Les principaux dirigeants de la firme de génie-conseil Genivar et leurs proches ont versé près de 400 000 $ en dons politiques au Parti libéral du Québec (PLQ) sur une période de 12 ans, de 1998 à 2010. Pas moins de 87 % de ces contributions ont été versées au PLQ durant les années où ce parti formait le gouvernement du Québec, à compter de 2003.

Selon un document rendu public mercredi par la commission Charbonneau, les contributions totales des dirigeants de Genivar n'ont pas dépassé 6300 $ par année quand le PLQ occupait les banquettes de l'opposition officielle. Cette somme a bondi à près de 50 000 $ dès que les libéraux ont pris le pouvoir, et a continué à grimper au cours des années suivantes, pour se stabiliser à une moyenne annuelle de près de 40 000 $ jusqu'en 2009.

Générosité politique

François Perreault, vice-président de Genivar qui a quitté ses fonctions la semaine dernière pour ne pas nuire à la réputation de l'entreprise, a eu fort à faire, hier, pour convaincre les commissaires que cette générosité politique n'avait rien à voir avec la perspective d'obtenir des contrats du gouvernement provincial, notamment du ministère des Transports du Québec (MTQ).

Pendant la même période, les dirigeants de Genivar ont aussi versé un total de près de 100 000 $ en dons politiques au Parti québécois (PQ) (voir tableau). Mais, contrairement au PLQ, les contributions n'ont pas connu des variations aussi substantielles durant les années (1998 à 2003) où le PQ formait le gouvernement.

«On est un fournisseur important du gouvernement du Québec, alors on nous demandait du côté gouvernemental de participer au financement des partis. On n'a jamais dit non», a-t-il déclaré.

«Qu'est-ce que ça nous apporte? a-t-il poursuivi.
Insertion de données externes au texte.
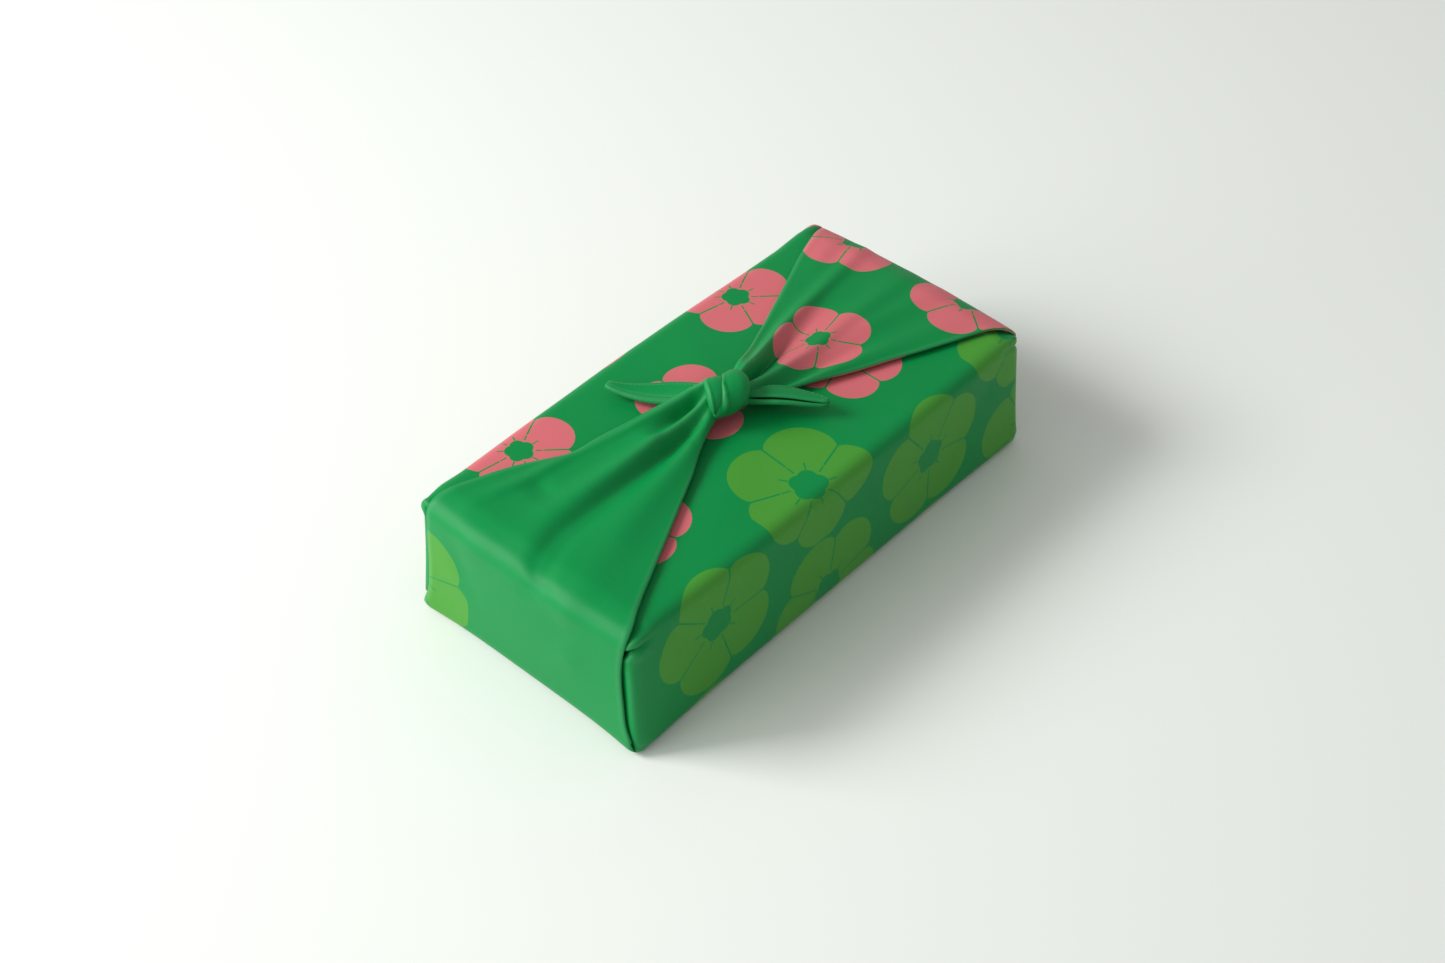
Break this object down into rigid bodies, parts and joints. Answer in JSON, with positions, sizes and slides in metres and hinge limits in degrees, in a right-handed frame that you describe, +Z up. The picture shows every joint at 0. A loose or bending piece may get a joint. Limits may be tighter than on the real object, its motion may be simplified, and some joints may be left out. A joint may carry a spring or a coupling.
{
  "type": "furoshiki wrap",
  "caption": "Square cloth wrapped round a long flat pack and tied in a square knot on top, with two short loose tails.",
  "frame": {"origin": "middle of the bottom face, on the surface it rests on", "axes": "+X along the pack between the two tied ends, +Y to the back, +Z up through the knot"},
  "size_m": [0.2924, 0.1422, 0.099],
  "materials": {
    "green_cloth": "smooth printed weave"
  },
  "bodies": {
    "root": {"furoshiki_cloth": "green_cloth"}
  },
  "joints": []
}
Honnêtement, je ne peux pas dire si ça nous apporte de quoi. Est-ce que ça nous aurait nui de dire non? Peut-être.»

Entre 2003 et 2010, la valeur des contrats du MTQ obtenus par Genivar est passée de 9,3 millions à près de 49 millions. Durant cette période, les mandats obtenus par Genivar ont représenté jusqu'à 22 % de tous les contrats de conception de plans et devis du MTQ, selon un relevé rendu public hier par la Commission.

Concentration

Ce document révèle aussi une emprise progressive de six grandes firmes d'ingénierie (SNC-Lavalin, Genivar, Dessau, CIMA", BPR et Roche) sur les contrats du Ministère.
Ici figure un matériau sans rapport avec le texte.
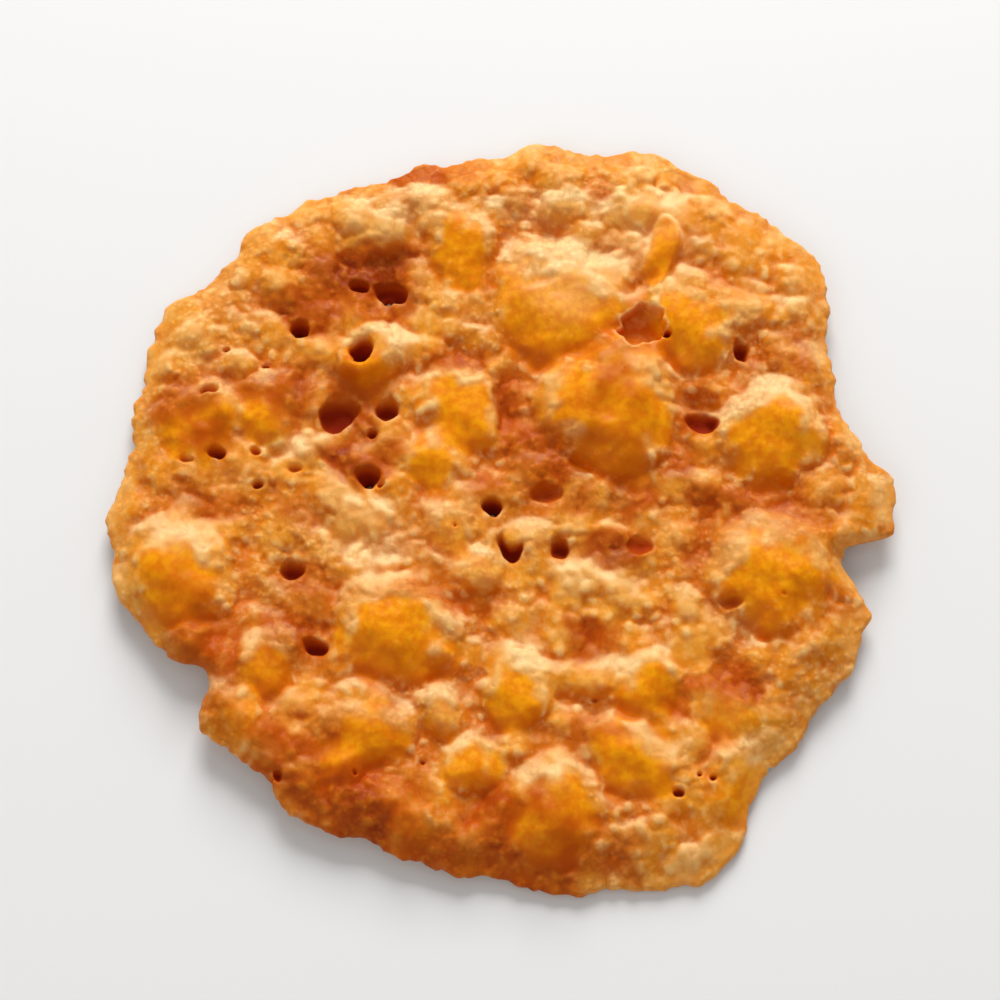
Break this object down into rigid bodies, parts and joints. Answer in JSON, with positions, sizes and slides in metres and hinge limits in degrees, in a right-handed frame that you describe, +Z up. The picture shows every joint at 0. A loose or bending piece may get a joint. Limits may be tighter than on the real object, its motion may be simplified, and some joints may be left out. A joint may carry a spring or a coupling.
{
  "type": "lace cookie",
  "caption": "Round, thin, crisp lace cookie with domed blisters, burst bubbles, fine holes and a ragged, slightly lifted rim, lying on its flat underside.",
  "frame": {"origin": "middle of the cookie's box in plan, on the surface that it lies on", "axes": "+Z up, out of the blistered side; +X to the beak where the batter ran out; +Y away from the viewer"},
  "size_m": [0.079, 0.0786, 0.0057],
  "materials": {
    "caramel_crust": "baked sugar and butter crust: glossy amber blisters, sandy tan crumb between them"
  },
  "bodies": {
    "root": {"cookie": "caramel_crust"}
  },
  "joints": []
}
En 1997, ces six firmes se partageaient 29 % des contrats du MTQ. En 2003, elles ont obtenu plus de 70 % de ces contrats. Et en 2011, elles ont accaparé pas moins de 83 % des mandats de conception du MTQ.

M. Perreault a attribué cette concentration des mandats d'ingénierie au grand mouvement de consolidation des firmes, qui a eu pour effet de faire disparaître un grand nombre de sociétés indépendantes, rachetées ou avalées par les six firmes dominantes.

Après avoir confirmé les témoignages précédents d'ingénieurs et d'entrepreneurs sur le système de collusion qui régnait à la Ville de Montréal, il a nié avec vigueur la possibilité qu'un tel système ait pu aussi s'implanter au sein du MTQ.

Il a attribué la concentration des contrats à l'ampleur de ceux-ci - ils exigent des ressources importantes qui ne sont pas à la portée d'une majorité de firmes - et à la prolifération de consortiums de génie-conseil formés de plusieurs firmes, qui peuvent s'associer ou se faire compétition, au gré des mandats du MTQ.

L'existence de tels consortiums - des entreprises s'associent pour un contrat, pour ensuite se surveiller entre elles dans un autre mandat - peut «paraître incestueuse», a reconnu M. Perreault.

«Mais il y a encore beaucoup de compétition», a-t-il assuré.